Since the murder of North Korean Leader Kim Jong Un's half-brother in Malaysia last month, the two countries have been embroiled in a diplomatic spat over his body.
Malaysia's prime minister says his country is prepared to release the body of Kim Jong Nam and allow an unspecified number of North Koreans to depart, in exchange for the return of nine Malaysians who had been blocked from leaving North Korea. He said a plane carrying the Malaysians had already taken off from Pyongyang.
"Following the completion of the autopsy on the deceased and receipt of a letter from his family requesting the remains be returned to North Korea, the coroner has approved the release of the body," Prime Minister Najib Razak said in a statement Thursday.
He did not indicate when Kim's body would be transferred. However, The Associated Press reports that "a van was seen leaving the morgue where Kim's body was being held, after which police guards were removed."
The deal marks a turning point in what had been a rapidly fraying relationship. As The Two-Way has reported, both nations had blocked each other's citizens from departing and expelled their ambassadors.
Malaysia performed an autopsy despite protests lodged by North Korea. Pyongyang sent a diplomatic delegation to demand the body, but Malaysia refused to give it up without DNA samples from a relative.

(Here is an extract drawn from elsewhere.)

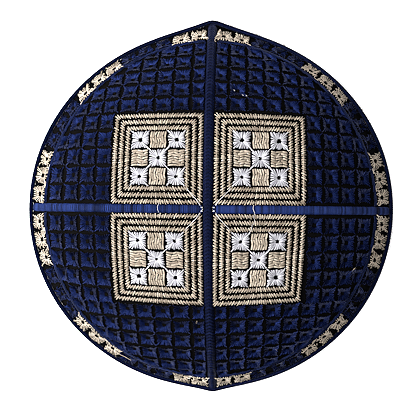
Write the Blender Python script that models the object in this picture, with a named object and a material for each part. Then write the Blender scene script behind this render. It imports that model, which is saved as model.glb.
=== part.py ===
"""A round embroidered kufi, resting on its brim.

Four quarter gores make a low dome, a side band stands below them, and a bound edge closes
the brim. Satin-stitched bars cover the seams, a satin line runs round the crown, and a
square embroidered medallion lies on each gore. The pieces on the crown are cut flat, as
cloth is, with their corner at the apex, and are then laid on the dome. The hat was folded
for storage along its front-to-back seam, so that a crease stands out at each end of it.

Metres, +Z up, -Y the front and +X the wearer's left. Left and right in names are those of
the hat seen from above with its front nearest. The origin is the middle of the brim, on the
surface that the hat rests on.
"""
import math

import bmesh
import bpy
from mathutils import Vector

MM = 0.001

# The crown: cloth lengths are measured along the cloth from the apex to the shoulder
SHOULDER_HALF_WIDTH = 93.4 * MM
SHOULDER_HALF_LENGTH = 91.4 * MM
CLOTH_TO_SIDE = 100.7 * MM
CLOTH_TO_END = 107.7 * MM
APEX_HEIGHT = 82.0 * MM
SHOULDER_HEIGHT_SIDE = 46.0 * MM
SHOULDER_HEIGHT_END = 41.0 * MM
PULL_IN_POWER = 4.0
FALL_POWER = 2.4
APEX_Y = -1.8 * MM

# The creases left by folding the hat flat, at the ends of the long seam
CREASES = (
    {"azimuth": 89.4, "stands_out": 6.0 * MM, "spread": 8.5},
    {"azimuth": 270.6, "stands_out": 2.4 * MM, "spread": 4.5},
)
CREASE_ROUNDING = 1.2

# The side band and the brim
BRIM_HALF_WIDTH = 93.3 * MM
BRIM_HALF_LENGTH = 92.4 * MM
BRIM_CREASE_SHARE = 0.6
BAND_BULGE = 0.8 * MM
BAND_WAVE = 0.5 * MM
BAND_WAVES_ROUND = 3
BINDING_HEIGHT = 7.0 * MM
BINDING_THICK = 0.9 * MM

# Cloth and clearances
WALL = 2.0 * MM
GAP = 0.3 * MM
SEAM_GAP = 0.17 * MM
SHOULDER_GAP = 0.42 * MM

# Satin-stitched bars, lines and the cord
LONG_SEAM_WIDTH = 4.3 * MM
SIDE_SEAM_WIDTH = 3.9 * MM
SEAM_HEIGHT = 0.8 * MM
SEAM_END_CLEAR = 1.3 * MM
RING_WIDTH = 1.9 * MM
RING_HEIGHT = 0.6 * MM
RING_FROM_SHOULDER = 10.2 * MM
RING_FROM_CREASE = 0.75
RING_END_CLEAR = 2.8 * MM
CORD_RADIUS = 0.9 * MM
CORD_STAND_OFF = 1.15 * MM

# The medallions: square frames of satin bars round a checker of nine blocks
MEDALLION_FROM_LONG_SEAM = 2.9 * MM
MEDALLION_FROM_SIDE_SEAM = 2.35 * MM
MEDALLION_SIDE = 47.6 * MM
FRAME_WIDTH = 2.5 * MM
FRAME_PITCH = 3.4 * MM
FRAME_HEIGHT = 0.5 * MM
FRAME_NAMES = ("outer", "middle", "inner")
CHECKER_MARGIN = 0.6 * MM
CHECKER_GAP = 0.9 * MM
CHECKER_BASE = 0.25 * MM
CHECKER_RISE = 0.3 * MM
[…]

Kim Jong Nam suddenly became ill at the Kuala Lumpur airport on Feb. 13 and died before he reached the hospital.
The story then became even more mysterious. Surveillance footage appeared to show two women approach Kim. One of them then covered his face in a cloth. Malaysian authorities later stated that Kim was poisoned with the nerve agent VX, an extremely powerful chemical weapon that would suggest the involvement of a state actor.
Two women, allegedly the same two from the video, have been arrested and formally charged with murder. They claim they were tricked into thinking it was a prank for a television show. A number of other people have been identified as suspects and are believed to have fled Malaysia or gone into hiding.
"Our police investigation into this serious crime on Malaysian soil will continue," Razak added. "I have instructed for all possible measures to be taken to bring those responsible for this murder to justice."
Kim Jong Nam, the eldest son of North Korea's former leader Kim Jong Il, fell out of favor with the country's leadership in 2001.
The AP writes that North Korea's state news agency also confirmed the deal. It said "the two sides had pledged to 'guarantee the safety and security' of each other's citizens, and that Malaysia had agreed to transfer the body 'to the family of the deceased' in North Korea."
The news agency notes that Kim is "believed to have children with women living in Macau and Beijing, not in North Korea."
North Korean officials have speculated that Kim died of a heart attack, despite Malaysia's evidence that he was killed by a chemical weapon.